We started our work with the one simple task of making it easier for like-minded people to find one another.  Since then, we’ve found ourselves expanding our goals at the advice of other individuals through our interview process.  This has taken us off track a bit, and we decided to get back to the basics of why we started with this in the first place.

To best describe this, we posed the question:

When you want to get into a field of your interest, a field that you’re currently not connected to, what do you do?

The answers we got from this were interesting…
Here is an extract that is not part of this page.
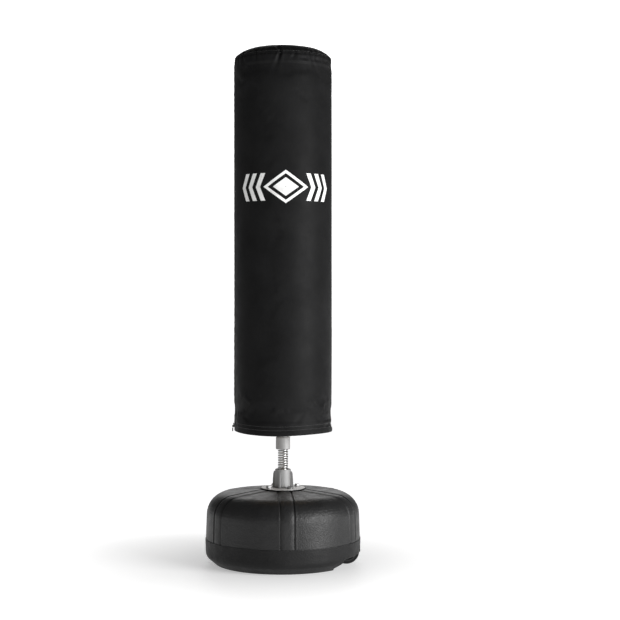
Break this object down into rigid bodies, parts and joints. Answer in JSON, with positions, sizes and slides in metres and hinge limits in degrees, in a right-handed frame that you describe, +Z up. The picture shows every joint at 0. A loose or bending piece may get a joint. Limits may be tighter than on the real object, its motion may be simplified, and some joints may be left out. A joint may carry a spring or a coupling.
{
  "type": "free-standing punch bag",
  "caption": "Tall padded punch bag on a coil-spring neck, standing on a round ribbed water-filled base with transport wheels.",
  "frame": {"origin": "centre of the tank's foot, on the floor", "axes": "+Z up along the bag, -Y the bag's front, +X towards the wheels"},
  "size_m": [0.5119, 0.512, 1.7],
  "materials": {
    "tank_plastic": "black moulded plastic with a fine leather grain",
    "water": "water fill",
    "galvanised_steel": "bright zinc plate",
    "silver_paint": "silver grey powder coat",
    "spring_steel": "bright drawn spring wire",
    "tyre_rubber": "black rubber",
    "wheel_plastic": "black moulded plastic",
    "bush_plastic": "natural white plastic",
    "cap_plastic": "black moulded plastic",
    "plywood": "birch plywood",
    "core_plastic": "grey plastic tube",
    "foam": "grey closed-cell foam",
    "cover_leather": "black coated fabric",
    "webbing": "black woven binding",
    "zip_metal": "black enamelled zip metal"
  },
  "bodies": {
    "base": {"water_tank": "tank_plastic", "water_ballast": "water", "threaded_inserts": "galvanised_steel", "flange_plate": "silver_paint", "socket_tube": "silver_paint", "socket_fins": "silver_paint", "flange_bolts": "galvanised_steel", "flange_washers": "galvanised_steel", "lower_spring_plug": "galvanised_steel", "socket_pin": "galvanised_steel", "wheel_axle": "galvanised_steel", "axle_caps": "galvanised_steel", "axle_spacers": "bush_plastic"},
    "front_wheel": {"front_tyre": "tyre_rubber", "front_rim": "wheel_plastic", "front_bush": "bush_plastic"},
    "rear_wheel": {"rear_tyre": "tyre_rubber", "rear_rim": "wheel_plastic", "rear_bush": "bush_plastic"},
    "cap": {"filler_cap": "cap_plastic", "cap_gasket": "tyre_rubber"},
    "spring_middle": {"spring": "spring_steel"},
    "bag": {"upper_spring_plug": "galvanised_steel", "upper_collar": "silver_paint", "collar_pin": "galvanised_steel", "neck_post": "silver_paint", "base_clamp": "silver_paint", "clamp_screws": "galvanised_steel", "bottom_disc": "plywood", "core_tube": "core_plastic", "top_disc": "plywood", "foam_core": "foam", "top_pad": "foam", "cover_side": "cover_leather", "cover_top": "cover_leather", "top_seam": "webbing", "hem_binding": "webbing", "zip_tape": "webbing", "zip_chain": "zip_metal"},
    "slider": {"zip_slider": "zip_metal"},
    "pull": {"zip_pull": "zip_metal"}
  },
  "joints": [
    {"name": "front_wheel_spin", "type": "hinge", "parent": "base", "child": "front_wheel", "pos_m": [0.206, -0.05, 0.042], "axis": [0, 1, 0], "continuous": true},
    {"name": "rear_wheel_spin", "type": "hinge", "parent": "base", "child": "rear_wheel", "pos_m": [0.206, 0.05, 0.042], "axis": [0, 1, 0], "continuous": true},
    {"name": "cap_lift", "type": "slide", "parent": "base", "child": "cap", "axis": [0, 0, 1], "range_m": [0, 0.04]},
    {"name": "lean_side", "type": "hinge", "parent": "base", "child": "spring_middle", "pos_m": [0, 0, 0.324], "axis": [0, 1, 0], "range_deg": [-30, 30], "stiffness_Nm_per_rad": 600, "deforming": ["spring"]},
    {"name": "lean_front", "type": "hinge", "parent": "spring_middle", "child": "bag", "pos_m": [0, 0, 0.356], "axis": [1, 0, 0], "range_deg": [-30, 30], "stiffness_Nm_per_rad": 600},
    {"name": "zip_slide", "type": "slide", "parent": "bag", "child": "slider", "axis": [0, 0, 1], "range_m": [0, 1.15]},
    {"name": "pull_swing", "type": "hinge", "parent": "slider", "child": "pull", "pos_m": [-0.1662, 0, 0.4505], "axis": [0, 1, 0], "range_deg": [0, 150]}
  ]
}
  • You have to get your foot in the field in anyway possible
  • Find someone connected to the field
  • Talk to people at your university
  • Google search the field

Most of these answers came after some serious thought into how this process works, and how we can overcome the hurdles of not having any initial connections to begin with.  For example, not everyone is a part of a university network.  Cahoots can be used to fill this gap.  Act as a bridge between those who have no connection to their field of interest, and those already within it.  This is where we are headed with our product.

Week 5

This week Team Cahoots got to work in designing what the product would actually look like.  We’ve based our design and what the tools would utilize in our system off of the advice of what we have learned in I-Corps.  Taking for example, the lessons of the Clay Christenson’s milkshake example of market discovery, when people hire our solution, the solution they hire needs to do the following:

  • Be simple
  • Utilize the pre-existing tools
  • Provide a way to connect to like-minded people
  • Aggregate information
  • Adapt to different working styles

Based on this information from multiple interviews, we’ve decided on four primary tools within our system to accomplish these goals:

  Profile/Dashboard Groups Communities Network
What is it? You

Your dashboard and profile is created by syncing your other social network accounts.  It provides information about who you are, what you’ve done and what you are passionate about

Who you Work With

Your groups are created by users and are closed virtual spaces to communicate and share information with other users

The People You Haven’t Met

Communities are entirely user generated and represent interest areas to meet new people, share best practices, get ideas and connect.

Who you Know

Your network houses all of your friends and connections aggregated together by various other social networks.

What does it do?
  1. Aggregate information about user
  2. Sync other social networks into one place
  1. Creates a closed space to work with people you connect to.
  2. Manage communication and send messages through other synced systems
  1. Creates communities based locally, regionally and Nationally
  2. Facilitates first contact into a field or interest area
  1. Aggregates the people you know in one system
  2. Tells you who is online and who is not
  3. Provides a method to search in your own network

 

 Week 6

This week Team Cahoots started taking our designs to the potential users themselves, creating a “preto-type” with word docs to test how Student Government Presidents might react to different makeups of our system.  We start with Student Government Presidents for a few reasons.  First off, this is the basis of our network.  One of our co-founders has a network of over 500 student government presidents from across the country that we have an on-going connection with and daily interactions.  The second reason, is that Student Government Presidents are typically connected to the other organizations on campuses and other students as well.  Our network of Student Government Presidents is connected to ~6,000,000 students in total.  Finally, Student Government Presidents are our ideal initial users.  Their lives are essentially student connecting and student organizing.  As a result, they would use the full capacity of the tools within Cahoots, making them ideal candidates for initial users.

So far our feedback has been positive and productive.  While many of our Student Government Presidents agree they would use the tool we are designing, the design we have developed still needs work.  We will continue to conduct interviews, perfecting our design based off of the direct feedback from our SG presidents until we come up with the ideal “preto-type” that we can then begin construction on.